Problem to work on
Please repeat all of the listing exactly.

** start of Supplied information **

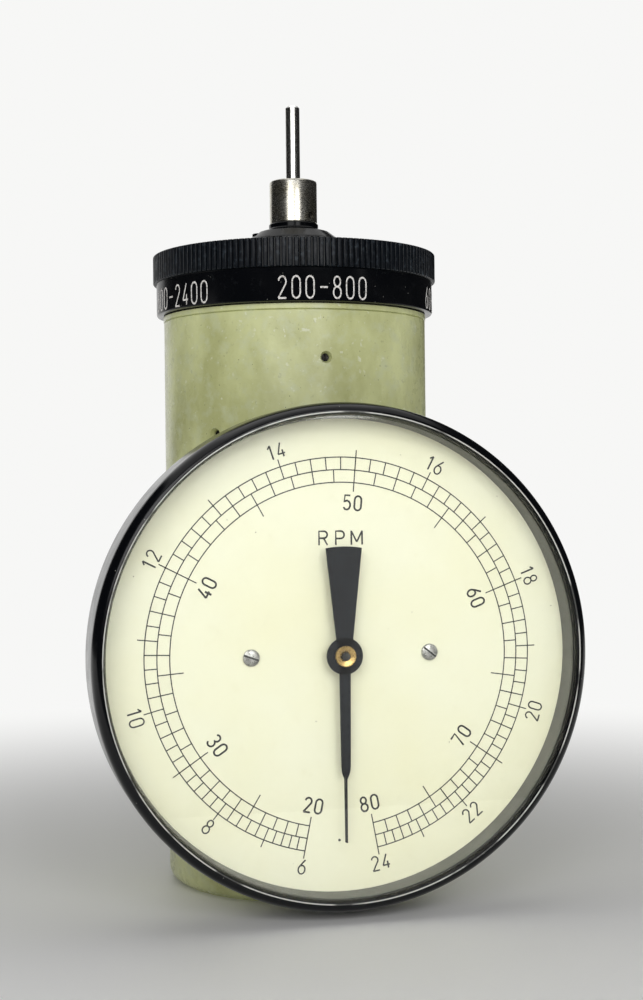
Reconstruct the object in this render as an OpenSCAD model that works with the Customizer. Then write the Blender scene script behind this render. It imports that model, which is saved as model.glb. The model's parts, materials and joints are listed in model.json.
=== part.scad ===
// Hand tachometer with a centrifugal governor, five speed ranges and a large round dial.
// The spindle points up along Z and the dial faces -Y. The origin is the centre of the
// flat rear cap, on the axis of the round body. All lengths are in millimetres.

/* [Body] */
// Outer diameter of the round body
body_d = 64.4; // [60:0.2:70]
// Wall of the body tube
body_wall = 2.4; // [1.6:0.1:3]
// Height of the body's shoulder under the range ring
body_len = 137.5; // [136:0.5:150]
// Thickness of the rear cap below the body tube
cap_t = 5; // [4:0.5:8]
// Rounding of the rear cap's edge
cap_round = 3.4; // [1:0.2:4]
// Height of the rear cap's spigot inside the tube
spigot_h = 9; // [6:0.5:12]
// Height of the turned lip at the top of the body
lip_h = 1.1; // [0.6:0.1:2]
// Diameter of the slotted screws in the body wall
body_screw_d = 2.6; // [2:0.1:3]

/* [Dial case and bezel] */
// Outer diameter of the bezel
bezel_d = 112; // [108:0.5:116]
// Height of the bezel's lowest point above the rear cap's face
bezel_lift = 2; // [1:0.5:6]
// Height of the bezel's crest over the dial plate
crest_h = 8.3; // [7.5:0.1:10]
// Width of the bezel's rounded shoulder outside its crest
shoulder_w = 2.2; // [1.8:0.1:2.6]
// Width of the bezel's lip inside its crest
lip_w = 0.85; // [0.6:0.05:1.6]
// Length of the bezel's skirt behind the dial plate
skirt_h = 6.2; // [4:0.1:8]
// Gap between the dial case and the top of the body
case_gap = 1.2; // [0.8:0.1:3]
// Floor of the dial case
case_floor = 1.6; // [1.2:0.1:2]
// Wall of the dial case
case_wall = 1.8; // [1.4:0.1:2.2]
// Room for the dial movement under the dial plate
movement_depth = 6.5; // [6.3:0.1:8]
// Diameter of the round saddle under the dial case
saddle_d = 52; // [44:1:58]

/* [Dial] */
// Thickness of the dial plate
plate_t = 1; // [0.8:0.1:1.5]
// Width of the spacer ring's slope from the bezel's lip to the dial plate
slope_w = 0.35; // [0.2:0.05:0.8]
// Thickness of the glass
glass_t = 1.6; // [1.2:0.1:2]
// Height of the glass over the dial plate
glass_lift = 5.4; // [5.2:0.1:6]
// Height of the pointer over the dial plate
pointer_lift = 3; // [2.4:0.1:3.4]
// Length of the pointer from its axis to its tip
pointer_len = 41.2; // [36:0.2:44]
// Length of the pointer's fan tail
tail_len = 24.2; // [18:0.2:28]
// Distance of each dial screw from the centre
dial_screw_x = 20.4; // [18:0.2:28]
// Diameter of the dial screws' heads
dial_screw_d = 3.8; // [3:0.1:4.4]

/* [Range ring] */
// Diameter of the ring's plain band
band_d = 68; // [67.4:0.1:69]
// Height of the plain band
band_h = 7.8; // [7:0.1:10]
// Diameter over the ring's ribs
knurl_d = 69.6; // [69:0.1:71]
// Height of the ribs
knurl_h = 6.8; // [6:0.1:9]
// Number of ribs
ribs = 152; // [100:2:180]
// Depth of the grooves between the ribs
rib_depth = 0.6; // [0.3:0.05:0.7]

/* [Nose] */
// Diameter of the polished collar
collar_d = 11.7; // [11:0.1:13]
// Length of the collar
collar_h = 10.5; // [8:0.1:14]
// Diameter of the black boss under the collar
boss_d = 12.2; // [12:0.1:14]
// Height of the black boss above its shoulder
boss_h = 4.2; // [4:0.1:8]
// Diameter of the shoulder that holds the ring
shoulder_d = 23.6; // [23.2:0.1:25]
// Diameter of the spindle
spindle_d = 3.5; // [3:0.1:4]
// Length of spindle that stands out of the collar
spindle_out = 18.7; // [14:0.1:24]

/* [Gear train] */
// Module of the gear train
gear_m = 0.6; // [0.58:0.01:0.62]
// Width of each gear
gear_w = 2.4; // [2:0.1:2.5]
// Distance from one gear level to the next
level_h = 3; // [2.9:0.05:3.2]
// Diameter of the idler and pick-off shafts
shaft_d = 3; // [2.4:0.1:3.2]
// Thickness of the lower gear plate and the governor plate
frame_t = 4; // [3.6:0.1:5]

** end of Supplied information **

Exercise answer
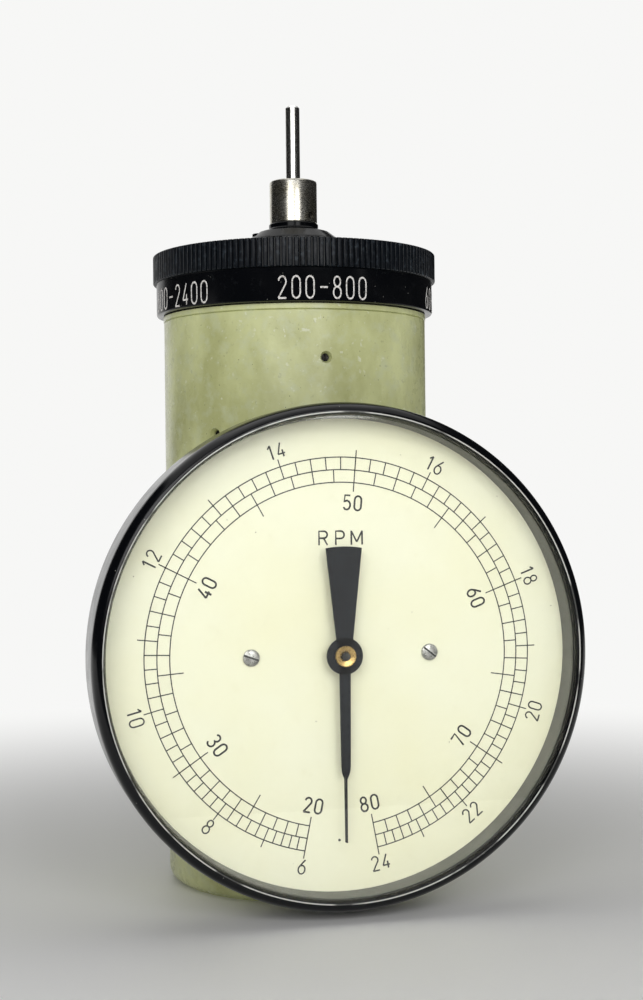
Reconstruct the object in this render as an OpenSCAD model that works with the Customizer. Then write the Blender scene script behind this render. It imports that model, which is saved as model.glb. The model's parts, materials and joints are listed in model.json.
=== part.scad ===
// Hand tachometer with a centrifugal governor, five speed ranges and a large round dial.
// The spindle points up along Z and the dial faces -Y. The origin is the centre of the
// flat rear cap, on the axis of the round body. All lengths are in millimetres.

/* [Body] */
// Outer diameter of the round body
body_d = 64.4; // [60:0.2:70]
// Wall of the body tube
body_wall = 2.4; // [1.6:0.1:3]
// Height of the body's shoulder under the range ring
body_len = 137.5; // [136:0.5:150]
// Thickness of the rear cap below the body tube
cap_t = 5; // [4:0.5:8]
// Rounding of the rear cap's edge
cap_round = 3.4; // [1:0.2:4]
// Height of the rear cap's spigot inside the tube
spigot_h = 9; // [6:0.5:12]
// Height of the turned lip at the top of the body
lip_h = 1.1; // [0.6:0.1:2]
// Diameter of the slotted screws in the body wall
body_screw_d = 2.6; // [2:0.1:3]

/* [Dial case and bezel] */
// Outer diameter of the bezel
bezel_d = 112; // [108:0.5:116]
// Height of the bezel's lowest point above the rear cap's face
bezel_lift = 2; // [1:0.5:6]
// Height of the bezel's crest over the dial plate
crest_h = 8.3; // [7.5:0.1:10]
// Width of the bezel's rounded shoulder outside its crest
shoulder_w = 2.2; // [1.8:0.1:2.6]
// Width of the bezel's lip inside its crest
lip_w = 0.85; // [0.6:0.05:1.6]
// Length of the bezel's skirt behind the dial plate
skirt_h = 6.2; // [4:0.1:8]
// Gap between the dial case and the top of the body
case_gap = 1.2; // [0.8:0.1:3]
// Floor of the dial case
case_floor = 1.6; // [1.2:0.1:2]
// Wall of the dial case
case_wall = 1.8; // [1.4:0.1:2.2]
// Room for the dial movement under the dial plate
movement_depth = 6.5; // [6.3:0.1:8]
// Diameter of the round saddle under the dial case
saddle_d = 52; // [44:1:58]

/* [Dial] */
// Thickness of the dial plate
plate_t = 1; // [0.8:0.1:1.5]
// Width of the spacer ring's slope from the bezel's lip to the dial plate
slope_w = 0.35; // [0.2:0.05:0.8]
// Thickness of the glass
glass_t = 1.6; // [1.2:0.1:2]
// Height of the glass over the dial plate
glass_lift = 5.4; // [5.2:0.1:6]
// Height of the pointer over the dial plate
pointer_lift = 3; // [2.4:0.1:3.4]
// Length of the pointer from its axis to its tip
pointer_len = 41.2; // [36:0.2:44]
// Length of the pointer's fan tail
tail_len = 24.2; // [18:0.2:28]
// Distance of each dial screw from the centre
dial_screw_x = 20.4; // [18:0.2:28]
// Diameter of the dial screws' heads
dial_screw_d = 3.8; // [3:0.1:4.4]

/* [Range ring] */
// Diameter of the ring's plain band
band_d = 68; // [67.4:0.1:69]
// Height of the plain band
band_h = 7.8; // [7:0.1:10]
// Diameter over the ring's ribs
knurl_d = 69.6; // [69:0.1:71]
// Height of the ribs
knurl_h = 6.8; // [6:0.1:9]
// Number of ribs
ribs = 152; // [100:2:180]
// Depth of the grooves between the ribs
rib_depth = 0.6; // [0.3:0.05:0.7]

/* [Nose] */
// Diameter of the polished collar
collar_d = 11.7; // [11:0.1:13]
// Length of the collar
collar_h = 10.5; // [8:0.1:14]
// Diameter of the black boss under the collar
boss_d = 12.2; // [12:0.1:14]
// Height of the black boss above its shoulder
boss_h = 4.2; // [4:0.1:8]
// Diameter of the shoulder that holds the ring
shoulder_d = 23.6; // [23.2:0.1:25]
// Diameter of the spindle
spindle_d = 3.5; // [3:0.1:4]
// Length of spindle that stands out of the collar
spindle_out = 18.7; // [14:0.1:24]

/* [Gear train] */
// Module of the gear train
gear_m = 0.6; // [0.58:0.01:0.62]
// Width of each gear
gear_w = 2.4; // [2:0.1:2.5]
// Distance from one gear level to the next
level_h = 3; // [2.9:0.05:3.2]
// Diameter of the idler and pick-off shafts
shaft_d = 3; // [2.4:0.1:3.2]
// Thickness of the lower gear plate and the governor plate
frame_t = 4; // [3.6:0.1:5]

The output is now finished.